In Jewish discourse, [the] refusal to forget the past—or accept its verdict—evokes deep pride. The late philosopher Isaiah Berlin once boasted that Jews “have longer memories” than other peoples. And in the late 19th century, Zionists harnessed this long collective memory to create a movement for return to a territory most Jews had never seen. “After being forcibly exiled from their land, the people kept faith with it throughout their Dispersion,” proclaims Israel’s Declaration of Independence. The State of Israel constitutes “the realization” of this “age-old dream.” 
Why is dreaming of return laudable for Jews but pathological for Palestinians?  ...
• • •
The Israeli leaders who justify expelling Palestinians today in order to make Jerusalem a Jewish city are merely paraphrasing the Jewish organizations that have spent the last several decades justifying the expulsion of Palestinians in 1948 in order to create a Jewish state. What Ta-Nehisi Coates has observed about the United States, and Desmond Tutu has observed about South Africa—that historical crimes that go unaddressed generally reappear, in different guise—is true for Israel-Palestine as well. 
Refugee return therefore constitutes more than mere repentance for the past. It is a prerequisite for building a future in which both Jews and Palestinians enjoy safety and freedom in the land each people calls home.
• • •
Since it took the expulsion of Palestinians to create a viable Jewish state, many Jews fear—with good reason—that acknowledging and rectifying that expulsion would challenge Jewish statehood itself.
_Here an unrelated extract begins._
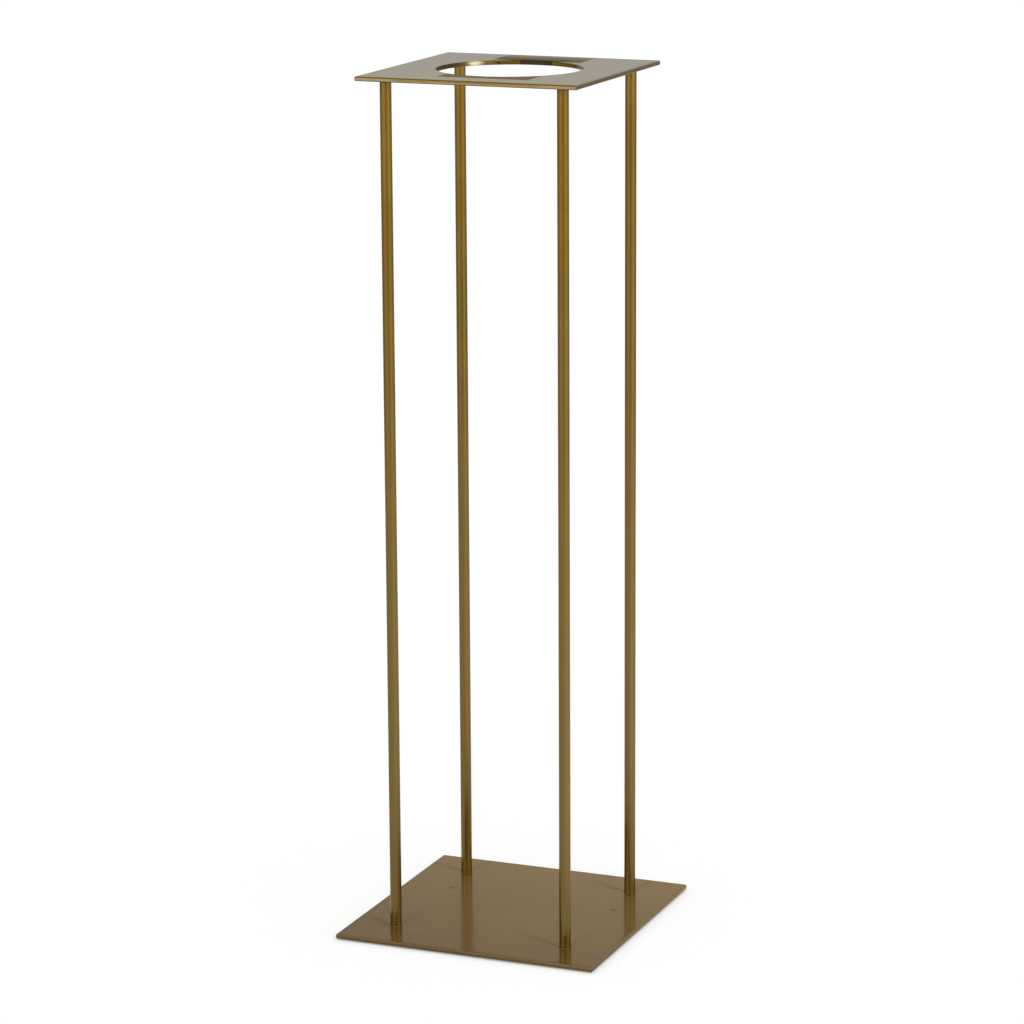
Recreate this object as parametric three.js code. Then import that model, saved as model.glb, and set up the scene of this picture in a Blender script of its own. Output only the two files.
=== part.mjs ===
// Pedestal column stand.
// Two square steel plates are held apart by four round rods near their corners.
// The upper plate has a round hole that a bowl or vase hangs in, and the wider
// lower plate stands on four thin pads. Each rod butts flat against both plates
// and is held by a fillet weld that runs right round it at either end.
// Frame: millimetres, +Z up, +X along the front edge, +Y towards the back. The
// origin is the point on the floor under the middle of the stand.

import * as THREE from 'three';

// Driving dimensions -------------------------------------------------------

const overallHeight = 756; // floor to the upper face of the top plate

const topSide = 200; // square top plate, side to side
const topThickness = 4;
const holeDiameter = 124; // round hole in the middle of the top plate

const baseSide = 241; // square base plate, side to side
const baseThickness = 4;

const plateCornerRadius = 1.5; // corners of both plates, seen from above
const plateEdgeEase = 1.2; // rounding of each plate's edges and of the hole's rim

const rodDiameter = 10;
const rodSpacing = 160; // between rod centres, both ways

const topWeldLeg = 2.2; // fillet under the top plate
const footWeldLeg = 0.8; // fillet on the base plate
const weldHollow = 0.36; // where the weld's curve pulls in to, as a share of its leg

const padDiameter = 22;
const padThickness = 1; // lifts the base plate off the floor
const padEdgeInset = 8; // bare border between a pad and the base plate's edges
const padEdgeEase = 0.3;

// Facets -------------------------------------------------------------------

const roundFacets = 32; // rods, welds and pads share their facets, so faces meet
const holeFacets = 96;
const cornerFacets = 4;
const easeFacets = 3;
const weldFacets = 4;

// Levels and places worked out from the sizes ------------------------------

const rodRadius = rodDiameter / 2;
const baseBottom = padThickness;
const baseTop = baseBottom + baseThickness;
const topBottom = overallHeight - topThickness;
const rodLength = topBottom - baseTop;
const rodOffset = rodSpacing / 2;
const padOffset = baseSide / 2 - padEdgeInset - padDiameter / 2;

const corners = [
  { name: 'front_left', x: -1, y: -1 },
  { name: 'front_right', x: 1, y: -1 },
  { name: 'back_left', x: -1, y: 1 },
  { name: 'back_right', x: 1, y: 1 },
];

// Finishes -----------------------------------------------------------------

const plateMetal = { color: 0x9a7f4b, roughness: 0.14, metalness: 1 };
const rodMetal = { color: 0x8f7238, roughness: 0.16, metalness: 1 };
const weldMetal = { color: 0x86693a, roughness: 0.3, metalness: 1 };
const padRubber = { color: 0x1d1c1a, roughness: 0.85, metalness: 0 };

// Helpers ------------------------------------------------------------------

const stand = new THREE.Group();

function addPiece(name, geometry, finish, x, y, z) {
  const mesh = new THREE.Mesh(geometry, new THREE.MeshStandardMaterial(finish));
  mesh.name = name;
  mesh.position.set(x, y, z);
  stand.add(mesh);
  return mesh;
}

// A square outline round the origin with its corners rounded by arcs.
function roundedSquare(side, radius) {
  const half = side / 2;
  const inner = half - radius;
  const outline = new THREE.Shape();
  outline.moveTo(-inner, -half);
  outline.lineTo(inner, -half);
  outline.absarc(inner, -inner, radius, -Math.PI / 2, 0, false);
  outline.lineTo(half, inner);
  outline.absarc(inner, inner, radius, 0, Math.PI / 2, false);
  outline.lineTo(-inner, half);
  outline.absarc(-inner, inner, radius, Math.PI / 2, Math.PI, false);
  outline.lineTo(-half, -inner);
  outline.absarc(-inner, -inner, radius, Math.PI, 1.5 * Math.PI, false);
  return outline;
}

// The circle of a hole, with its own facet count.
function circleHole(diameter, facets) {
  const points = [];
  for (let i = 0; i < facets; i += 1) {
    const angle = (-2 * Math.PI * i) / facets;
    points.push(new THREE.Vector2(Math.cos(angle), Math.sin(angle)).multiplyScalar(diameter / 2));
  }
  return new THREE.Path(points);
}

// A flat plate with eased edges, from z = 0 up to its thickness.
function plate(outline, thickness) {
  const ease = Math.min(plateEdgeEase, 0.45 * thickness);
  const geometry = new THREE.ExtrudeGeometry(outline, {
    depth: thickness - 2 * ease,
    bevelEnabled: true,
    bevelThickness: ease,
    bevelSize: ease,
    bevelOffset: -ease,
    bevelSegments: easeFacets,
    curveSegments: cornerFacets,
    steps: 1,
  });
  return geometry.translate(0, 0, ease);
}

// A profile of [radius, height] points turned round the Z axis.
function turned(profile) {
  const points = profile.map(([radius, height]) => new THREE.Vector2(radius, height));
  return new THREE.LatheGeometry(points, roundFacets).rotateX(Math.PI / 2);
}

// A ring of weld metal lying on z = 0 round a rod, with a hollow face that
// sweeps from its toe on the plate to its top on the rod.
function weldRing(leg) {
  const curve = new THREE.QuadraticBezierCurve(
    new THREE.Vector2(rodRadius + leg, 0),
    new THREE.Vector2(rodRadius + weldHollow * leg, weldHollow * leg),
    new THREE.Vector2(rodRadius, leg),
  );
  const face = curve.getPoints(weldFacets).map((point) => [point.x, point.y]);
  return turned([[rodRadius, 0], ...face, [rodRadius, 0]]);
}

// Plates -------------------------------------------------------------------

const topOutline = roundedSquare(topSide, plateCornerRadius);
topOutline.holes.push(circleHole(holeDiameter, holeFacets));
addPiece('top_plate', plate(topOutline, topThickness), plateMetal, 0, 0, topBottom);

const baseOutline = roundedSquare(baseSide, plateCornerRadius);
addPiece('base_plate', plate(baseOutline, baseThickness), plateMetal, 0, 0, baseBottom);

// Rods, their welds and the pads, one of each at every corner --------------

const rodShape = new THREE.CylinderGeometry(rodRadius, rodRadius, rodLength, roundFacets);
rodShape.rotateX(Math.PI / 2);

const footWeldShape = weldRing(footWeldLeg);
const topWeldShape = weldRing(topWeldLeg).rotateX(Math.PI);

const padRadius = padDiameter / 2;
const padShape = turned([
  [0, 0],
  [padRadius - padEdgeEase, 0],
  [padRadius, padEdgeEase],
  [padRadius, padThickness],
  [0, padThickness],
]);

for (const corner of corners) {
  const rodX = corner.x * rodOffset;
  const rodY = corner.y * rodOffset;
  addPiece(`${corner.name}_rod`, rodShape, rodMetal, rodX, rodY, baseTop + rodLength / 2);
  addPiece(`${corner.name}_foot_weld`, footWeldShape, weldMetal, rodX, rodY, baseTop);
  addPiece(`${corner.name}_top_weld`, topWeldShape, weldMetal, rodX, rodY, topBottom);
  addPiece(`${corner.name}_pad`, padShape, padRubber, corner.x * padOffset, corner.y * padOffset, 0);
}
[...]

This fear is often stated in numerical terms: If too many Palestinian refugees return, Jews might no longer constitute a majority. But the anxiety goes deeper. 
Why do so few Jewish institutions teach about the Nakba? Because it is hard to look the Nakba in the eye and not wonder, at least furtively, about the ethics of creating a Jewish state when doing so required forcing vast numbers of Palestinians from their homes. Why do so few Jewish institutions try to envision return? Because doing so butts up against pillars of Jewish statehood: for instance, the fact that the Israel Land Council, which controls 93% of the land inside Israel’s original boundaries, reserves almost half of its seats for representatives of the Jewish National Fund, which defines itself as “a trustee on behalf of the Jewish People.” Envisioning return requires uprooting deeply entrenched structures of Jewish supremacy and Palestinian subordination. It requires envisioning a different kind of country. ...  
To ensure that this reckoning never comes, the Israeli government and its American Jewish allies have offered a range of legal, historical, and logistical arguments against refugee return. These all share one thing in common: Were they applied to any group other than Palestinians, American Jewish leaders would likely dismiss them as immoral and absurd.
• • •
Efforts to face and redress historic wrongs are rarely simple, rapid, uncontested, or complete. Seventeen years after the end of apartheid, the South African government in March unveiled a special court to fast-track the redistribution of land stolen from Black South Africans; some white farmers worry it could threaten their livelihood. In Canada, where the acknowledgement of native lands has become standard practice at public events, including hockey games, some conservative politicians are pushing back. So are some Indigenous leaders, who claim the practice has become meaningless. Thousands of US schools now use The New York Times’s 1619 curriculum, which aims to make slavery and white supremacy central to the way American history is taught. Meanwhile, some Republican legislators are trying to ban it.  
But as fraught and imperfect as efforts at historical justice can be, it is worth considering what happens when they do not occur. There is a reason that the writer Ta-Nehisi Coates ends his famous essay on reparations for slavery with the subprime mortgage crisis that bankrupted many Black Americans in the first decade of the 21st century, and that the Legacy Museum in Montgomery, Alabama—best known for memorializing lynchings—ends its main exhibit with the current crisis of mass incarceration. The crimes of the past, when left unaddressed, do not remain in the past.

• • •

“We are what we remember,” wrote the late Rabbi Jonathan Sacks. “As with an individual suffering from dementia, so with a culture as a whole: the loss of memory is experienced as a loss of identity.” For a stateless people, collective memory is key to national survival. That’s why for centuries diaspora Jews asked to be buried with soil from the land of Israel. And it’s why Palestinians gather soil from the villages from which their parents or grandparents were expelled. For Jews to tell Palestinians that peace requires them to forget the Nakba is grotesque. In our bones, Jews know that when you tell a people to forget its past you are not proposing peace. You are proposing extinction.

"The crimes of the past, when left unaddressed, do not remain in the past." There's plenty in that for citizens of our own white settler state -- the U.S. of A. -- to ponder. We, any of us, can't congratulate ourselves that the injustice of the powerful is over there somewhere else.

1 comment:

  1. Spoken truth is appreciated by those who have not been heard or believed.